◆ DATASET EXCERPT:
---

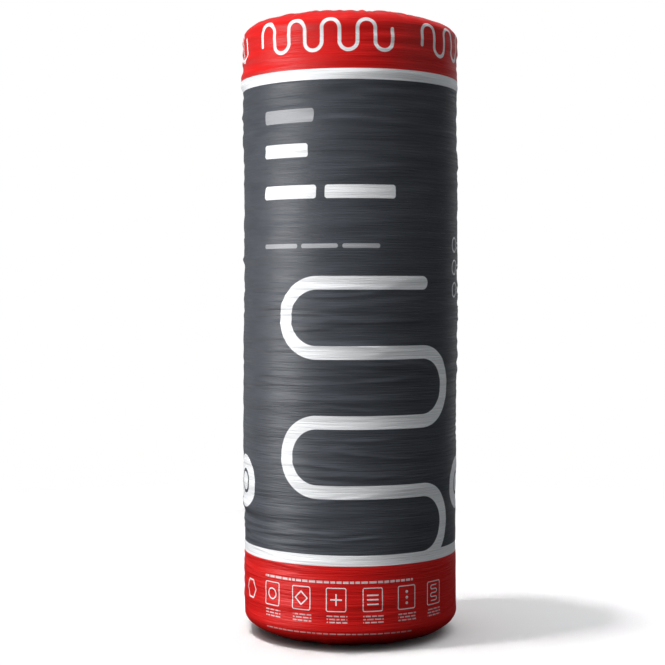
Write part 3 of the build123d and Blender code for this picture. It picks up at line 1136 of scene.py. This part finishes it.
def floor_material(colour):
    """Matt white paint, as the camera sees it, that fades into the white ground round it. It is
    nearly black to light that goes on to the roll, and blacker still where the film mirrors
    it."""
    paint = bpy.data.materials.new("studio_floor")
    tree = empty_tree(paint)
    spot = node(tree, "ShaderNodeTexCoord").outputs["Object"]
    away = node(tree, VECTOR_MATH, (spot,), operation="LENGTH").outputs["Value"]
    fade = node(tree, MAP_RANGE, (away, *FLOOR_FADE), interpolation_type="SMOOTHSTEP")
    seen = node(tree, "ShaderNodeLightPath")
    dull = node(tree, DIFFUSE, {"Color": (0.03, 0.03, 0.03, 1)})
    dark = node(tree, DIFFUSE, {"Color": (0.01, 0.01, 0.01, 1)})
    pale = node(tree, DIFFUSE, {"Color": (*colour, 1)})
    matt = node(tree, MIX_SHADER, (seen.outputs["Is Glossy Ray"], dull, dark))
    matt = node(tree, MIX_SHADER, (seen.outputs["Is Camera Ray"], matt, pale))
    clear = node(tree, "ShaderNodeBsdfTransparent")
    mixed = node(tree, MIX_SHADER, (fade, matt, clear))
    node(tree, "ShaderNodeOutputMaterial", (mixed,))
    return paint


def add_floor(scene, colour):
    """A square at z = 0."""
    x, y = np.meshgrid((-FLOOR_HALF, FLOOR_HALF), (-FLOOR_HALF, FLOOR_HALF))
    mesh = bpy.data.meshes.new("floor")
    mesh.from_pydata(np.stack([x, y, 0 * x], -1).reshape(-1, 3), [], [(0, 1, 3, 2)])
    mesh.materials.append(floor_material(colour))
    floor = bpy.data.objects.new("floor", mesh)
    scene.collection.objects.link(floor)
    return floor


def add_world(scene):
    """White ground for the camera. The roll stands in a dark room, which the film mirrors: a
    pale wall behind, paler at the right, a little light above, and pale ground far left."""
    world = bpy.data.worlds.new("studio")
    tree = empty_tree(world)
    seen = node(tree, "ShaderNodeLightPath")
    spot = node(tree, "ShaderNodeTexCoord").outputs["Generated"]
    x, y, z = node(tree, SEPARATE, (spot,)).outputs
    above = node(tree, MAP_RANGE, (z, 0.2, 0.9), interpolation_type="SMOOTHSTEP")
    sockets = (y, 0.45, 0.9, 0.01, 0.22)
    wall = node(tree, MAP_RANGE, sockets, interpolation_type="SMOOTHSTEP")
    paler = node(tree, MAP_RANGE, (x, -0.4, 0.4, 0.9, 1.7))
    wall = node(tree, MATH, (wall, paler), operation="MULTIPLY")
    shine = node(tree, MATH, (above, 0.12, wall), operation="MULTIPLY_ADD")
    left = node(tree, MAP_RANGE, (x, -0.3, -0.7), interpolation_type="SMOOTHSTEP")
    sockets = (z, -0.04, -0.14, 0.0, 0.60)
    low = node(tree, MAP_RANGE, sockets, interpolation_type="SMOOTHSTEP")
    shine = node(tree, MATH, (left, low, shine), operation="MULTIPLY_ADD")
    around = node(tree, "ShaderNodeBackground", ((0.96, 0.98, 1, 1), shine))
    ground = node(tree, "ShaderNodeBackground", ((1, 1, 1, 1), 1.0))
    both = node(tree, MIX_SHADER, (seen.outputs["Is Camera Ray"], around, ground))
    node(tree, "ShaderNodeOutputWorld", (both,))
    scene.world = world


def add_lights(settings, floor):
    """The floor has its own light and shares two others. The strip is only mirrored."""
    not_floor = bpy.data.collections.new("not_the_floor")
    not_floor.objects.link(floor)
    not_floor.collection_objects[0].light_linking.link_state = "EXCLUDE"
    floor_only = bpy.data.collections.new("the_floor_only")
    floor_only.objects.link(floor)
    lights = {}
    for name, row in SOFT_LIGHTS.items():
        lights[name] = soft_light(name, *row, getattr(settings, name))
    for name, row in FAR_LIGHTS.items():
        lights[name] = far_light(name, *row, getattr(settings, name))
    for name, light in lights.items():
        light.visible_glossy = name in MIRRORED
    for name in NOT_ON_FLOOR:
        lights[name].light_linking.receiver_collection = not_floor
    lights["floor_fill"].light_linking.receiver_collection = floor_only
    lights["strip_softbox"].visible_diffuse = False
    lights["side_fill"].data.color = lights["sky"].data.color = COOL_WHITE


# Operators


class ROLL_OT_film(Operator):
    """Builds the printed film round the roll, in place of the CAD film"""

    bl_idname = "insulation_roll.film"
    bl_label = "Build Printed Film"

    def execute(self, context):
        scene = context.scene
        film = scene.roll_film
        piece = build_film(film, film_material(scene.roll_print, film.radius))
        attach(piece, "root")
        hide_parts("wrap_film")
        return {"FINISHED"}


class ROLL_OT_wool(Operator):
    """Builds the wound glass wool mat, in place of the CAD mat"""

    bl_idname = "insulation_roll.wool"
    bl_label = "Build Wound Wool"

    def execute(self, context):
        scene = context.scene
        piece = build_wool(scene.roll_wool, scene.roll_film, wool_material(scene.roll_wool))
        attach(piece, "root")
        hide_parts("wool_roll")
        return {"FINISHED"}


class ROLL_OT_stage(Operator):
    """Sets up the camera, the pale floor and the soft studio lights"""

    bl_idname = "insulation_roll.stage"
    bl_label = "Set Up Stage"

    def execute(self, context):
        scene, settings = context.scene, context.scene.roll_stage
        add_camera(scene)
        floor = add_floor(scene, settings.floor)
        add_world(scene)
        add_lights(settings, floor)
        return {"FINISHED"}


class ROLL_PT_sidebar(Panel):
    """Sizes, colours and steps of the insulation roll"""

    bl_idname = "ROLL_PT_sidebar"
    bl_label = "Insulation Roll"
    bl_space_type = "VIEW_3D"
    bl_region_type = "UI"
    bl_category = "Insulation Roll"

    def draw(self, context):
        for operator, group in STEPS:
            box = self.layout.box()
            box.operator(operator)
            settings = getattr(context.scene, group)
            for name in settings.__annotations__:
                box.prop(settings, name)


STEPS = (
    ("insulation_roll.stage", "roll_stage"),
    ("insulation_roll.film", "roll_film"),
    ("insulation_roll.wool", "roll_wool"),
)
SETTINGS = {
    "roll_film": RollFilmSettings,
    "roll_print": RollPrintSettings,
    "roll_wool": RollWoolSettings,
    "roll_stage": RollStageSettings,
}
CLASSES = (*SETTINGS.values(), ROLL_OT_film, ROLL_OT_wool, ROLL_OT_stage, ROLL_PT_sidebar)


def register():
    for made in CLASSES:
        bpy.utils.register_class(made)
    for name, group in SETTINGS.items():
        setattr(bpy.types.Scene, name, PointerProperty(type=group))


def unregister():
    for name in SETTINGS:
        delattr(bpy.types.Scene, name)
    for made in reversed(CLASSES):
        bpy.utils.unregister_class(made)


def main():
    register()
    bpy.ops.insulation_roll.stage()
    bpy.ops.insulation_roll.film()
    bpy.ops.insulation_roll.wool()


if __name__ == "__main__":
    main()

---

◆ AIM:
Set down the listing in full, keeping every word exactly as it is.

◆ SOLVED EXERCISE:
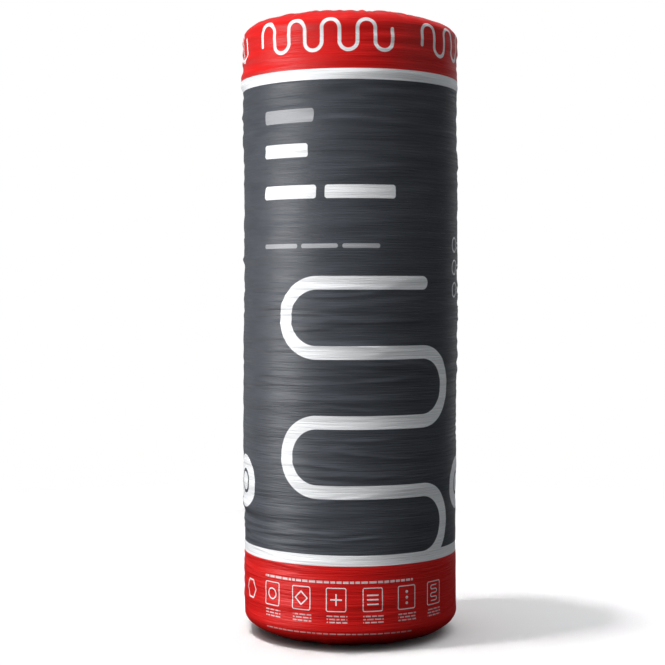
Write part 3 of the build123d and Blender code for this picture. It picks up at line 1136 of scene.py. This part finishes it.
def floor_material(colour):
    """Matt white paint, as the camera sees it, that fades into the white ground round it. It is
    nearly black to light that goes on to the roll, and blacker still where the film mirrors
    it."""
    paint = bpy.data.materials.new("studio_floor")
    tree = empty_tree(paint)
    spot = node(tree, "ShaderNodeTexCoord").outputs["Object"]
    away = node(tree, VECTOR_MATH, (spot,), operation="LENGTH").outputs["Value"]
    fade = node(tree, MAP_RANGE, (away, *FLOOR_FADE), interpolation_type="SMOOTHSTEP")
    seen = node(tree, "ShaderNodeLightPath")
    dull = node(tree, DIFFUSE, {"Color": (0.03, 0.03, 0.03, 1)})
    dark = node(tree, DIFFUSE, {"Color": (0.01, 0.01, 0.01, 1)})
    pale = node(tree, DIFFUSE, {"Color": (*colour, 1)})
    matt = node(tree, MIX_SHADER, (seen.outputs["Is Glossy Ray"], dull, dark))
    matt = node(tree, MIX_SHADER, (seen.outputs["Is Camera Ray"], matt, pale))
    clear = node(tree, "ShaderNodeBsdfTransparent")
    mixed = node(tree, MIX_SHADER, (fade, matt, clear))
    node(tree, "ShaderNodeOutputMaterial", (mixed,))
    return paint


def add_floor(scene, colour):
    """A square at z = 0."""
    x, y = np.meshgrid((-FLOOR_HALF, FLOOR_HALF), (-FLOOR_HALF, FLOOR_HALF))
    mesh = bpy.data.meshes.new("floor")
    mesh.from_pydata(np.stack([x, y, 0 * x], -1).reshape(-1, 3), [], [(0, 1, 3, 2)])
    mesh.materials.append(floor_material(colour))
    floor = bpy.data.objects.new("floor", mesh)
    scene.collection.objects.link(floor)
    return floor


def add_world(scene):
    """White ground for the camera. The roll stands in a dark room, which the film mirrors: a
    pale wall behind, paler at the right, a little light above, and pale ground far left."""
    world = bpy.data.worlds.new("studio")
    tree = empty_tree(world)
    seen = node(tree, "ShaderNodeLightPath")
    spot = node(tree, "ShaderNodeTexCoord").outputs["Generated"]
    x, y, z = node(tree, SEPARATE, (spot,)).outputs
    above = node(tree, MAP_RANGE, (z, 0.2, 0.9), interpolation_type="SMOOTHSTEP")
    sockets = (y, 0.45, 0.9, 0.01, 0.22)
    wall = node(tree, MAP_RANGE, sockets, interpolation_type="SMOOTHSTEP")
    paler = node(tree, MAP_RANGE, (x, -0.4, 0.4, 0.9, 1.7))
    wall = node(tree, MATH, (wall, paler), operation="MULTIPLY")
    shine = node(tree, MATH, (above, 0.12, wall), operation="MULTIPLY_ADD")
    left = node(tree, MAP_RANGE, (x, -0.3, -0.7), interpolation_type="SMOOTHSTEP")
    sockets = (z, -0.04, -0.14, 0.0, 0.60)
    low = node(tree, MAP_RANGE, sockets, interpolation_type="SMOOTHSTEP")
    shine = node(tree, MATH, (left, low, shine), operation="MULTIPLY_ADD")
    around = node(tree, "ShaderNodeBackground", ((0.96, 0.98, 1, 1), shine))
    ground = node(tree, "ShaderNodeBackground", ((1, 1, 1, 1), 1.0))
    both = node(tree, MIX_SHADER, (seen.outputs["Is Camera Ray"], around, ground))
    node(tree, "ShaderNodeOutputWorld", (both,))
    scene.world = world


def add_lights(settings, floor):
    """The floor has its own light and shares two others. The strip is only mirrored."""
    not_floor = bpy.data.collections.new("not_the_floor")
    not_floor.objects.link(floor)
    not_floor.collection_objects[0].light_linking.link_state = "EXCLUDE"
    floor_only = bpy.data.collections.new("the_floor_only")
    floor_only.objects.link(floor)
    lights = {}
    for name, row in SOFT_LIGHTS.items():
        lights[name] = soft_light(name, *row, getattr(settings, name))
    for name, row in FAR_LIGHTS.items():
        lights[name] = far_light(name, *row, getattr(settings, name))
    for name, light in lights.items():
        light.visible_glossy = name in MIRRORED
    for name in NOT_ON_FLOOR:
        lights[name].light_linking.receiver_collection = not_floor
    lights["floor_fill"].light_linking.receiver_collection = floor_only
    lights["strip_softbox"].visible_diffuse = False
    lights["side_fill"].data.color = lights["sky"].data.color = COOL_WHITE


# Operators


class ROLL_OT_film(Operator):
    """Builds the printed film round the roll, in place of the CAD film"""

    bl_idname = "insulation_roll.film"
    bl_label = "Build Printed Film"

    def execute(self, context):
        scene = context.scene
        film = scene.roll_film
        piece = build_film(film, film_material(scene.roll_print, film.radius))
        attach(piece, "root")
        hide_parts("wrap_film")
        return {"FINISHED"}


class ROLL_OT_wool(Operator):
    """Builds the wound glass wool mat, in place of the CAD mat"""

    bl_idname = "insulation_roll.wool"
    bl_label = "Build Wound Wool"

    def execute(self, context):
        scene = context.scene
        piece = build_wool(scene.roll_wool, scene.roll_film, wool_material(scene.roll_wool))
        attach(piece, "root")
        hide_parts("wool_roll")
        return {"FINISHED"}


class ROLL_OT_stage(Operator):
    """Sets up the camera, the pale floor and the soft studio lights"""

    bl_idname = "insulation_roll.stage"
    bl_label = "Set Up Stage"

    def execute(self, context):
        scene, settings = context.scene, context.scene.roll_stage
        add_camera(scene)
        floor = add_floor(scene, settings.floor)
        add_world(scene)
        add_lights(settings, floor)
        return {"FINISHED"}


class ROLL_PT_sidebar(Panel):
    """Sizes, colours and steps of the insulation roll"""

    bl_idname = "ROLL_PT_sidebar"
    bl_label = "Insulation Roll"
    bl_space_type = "VIEW_3D"
    bl_region_type = "UI"
    bl_category = "Insulation Roll"

    def draw(self, context):
        for operator, group in STEPS:
            box = self.layout.box()
            box.operator(operator)
            settings = getattr(context.scene, group)
            for name in settings.__annotations__:
                box.prop(settings, name)


STEPS = (
    ("insulation_roll.stage", "roll_stage"),
    ("insulation_roll.film", "roll_film"),
    ("insulation_roll.wool", "roll_wool"),
)
SETTINGS = {
    "roll_film": RollFilmSettings,
    "roll_print": RollPrintSettings,
    "roll_wool": RollWoolSettings,
    "roll_stage": RollStageSettings,
}
CLASSES = (*SETTINGS.values(), ROLL_OT_film, ROLL_OT_wool, ROLL_OT_stage, ROLL_PT_sidebar)


def register():
    for made in CLASSES:
        bpy.utils.register_class(made)
    for name, group in SETTINGS.items():
        setattr(bpy.types.Scene, name, PointerProperty(type=group))


def unregister():
    for name in SETTINGS:
        delattr(bpy.types.Scene, name)
    for made in reversed(CLASSES):
        bpy.utils.unregister_class(made)


def main():
    register()
    bpy.ops.insulation_roll.stage()
    bpy.ops.insulation_roll.film()
    bpy.ops.insulation_roll.wool()


if __name__ == "__main__":
    main()